AI agents in these environments will automate documentation, qualification, and reorders within tightly controlled, validated configurations. But they can only substitute products that have been pre-validated. If you define the qualification standards and your competitors haven't gone through the same validation process, agents route orders back to you by default.
The risk? If validation becomes portable, if third parties can certify equivalence across vendors, filtration turns into a checklist, and competitors slot in.
What Industrial Companies Should Do Now
Map your exposure. Segment your revenue by product type and buying motion. Where do agents remove humans from replacement, sourcing, and reorder decisions? Overlay this on your gross margin and aftermarket mix. You'll see where value is structurally at risk versus defensible.
Audit your data. Is your product performance data machine-readable? Are your specifications in formats that AI agents can parse and verify? If an agent can't see the difference between your premium product and a cheap alternative, the difference doesn't exist.

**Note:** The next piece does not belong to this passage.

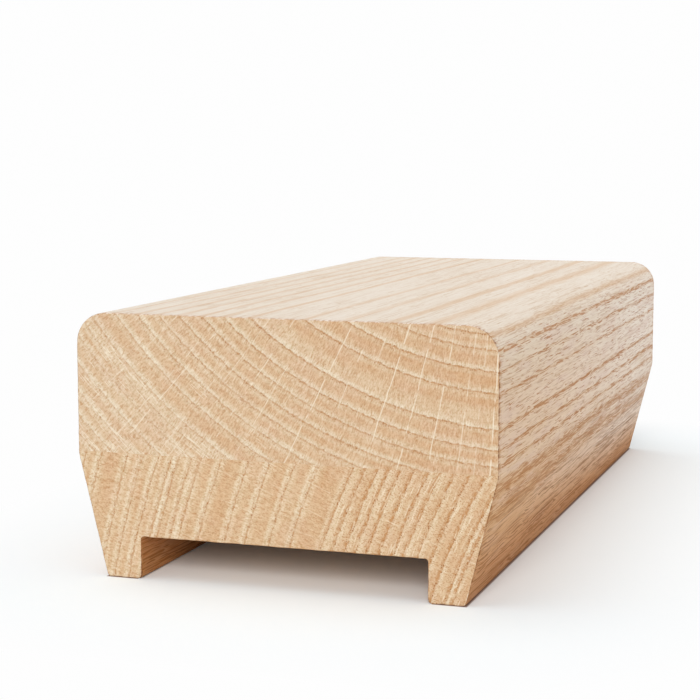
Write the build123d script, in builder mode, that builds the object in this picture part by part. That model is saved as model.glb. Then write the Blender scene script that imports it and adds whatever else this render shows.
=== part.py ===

Invest in connected equipment. Your IoT platform isn't just about operational insights anymore. It's about owning the signal that triggers procurement workflows. If you don't control the trigger, someone else will.
Define the specification. If your monitoring platform defines when and what to replace, and which products meet the performance criteria, agents default to your parts. Spec authority is the new customer relationship.
Build API infrastructure. Agents don't browse websites. They call APIs. Enable instant quoting, availability checks, and ordering through secure, scalable interfaces. This is the new "website" for B2B buyers.
The Stakes Are Higher Than They Appear
This isn't just about a few percentage points of margin compression. It's about the fundamental structure of industrial value chains.
When EDI (Electronic Data Interchange) emerged in the 1980s and 1990s, it didn't eliminate sales relationships. It enhanced transactional efficiency. Companies that aligned on transaction codes and document protocols captured the benefits. Those that didn't got left behind.
Agentic commerce is following a similar trajectory, but faster and with higher stakes. Instead of document types, we're aligning on open schemas and API protocols. Instead of on-prem EDI servers, we're looking at real-time, AI-mediated negotiation and fulfillment.
The companies that own the trigger, that generate the signal, define the specification, and embed their products in the decision layer, will capture disproportionate value. Everyone else competes on price.
Will This Actually Happen?
Almost certainly. The question is timing and sequence.
Commodity replacement parts with clear specifications will shift first. Think standardized filters, seals, bearings, items where performance is easily verified and substitution is low-risk.
Complex, engineered components will move slower. Safety-critical items in regulated industries slower still. But each wave will be faster than the last as trust infrastructure matures and agents learn to handle more complex scenarios.
The industrial companies that prepare now, that invest in connected equipment, structure their data for machine consumption, and build the API infrastructure agents require, will find themselves in Scenario 3.
Those that wait will find themselves competing with their former customers' AI agents on price.
The agentic commerce disruption isn't coming. It's here. The only question is which side of it you'll be on.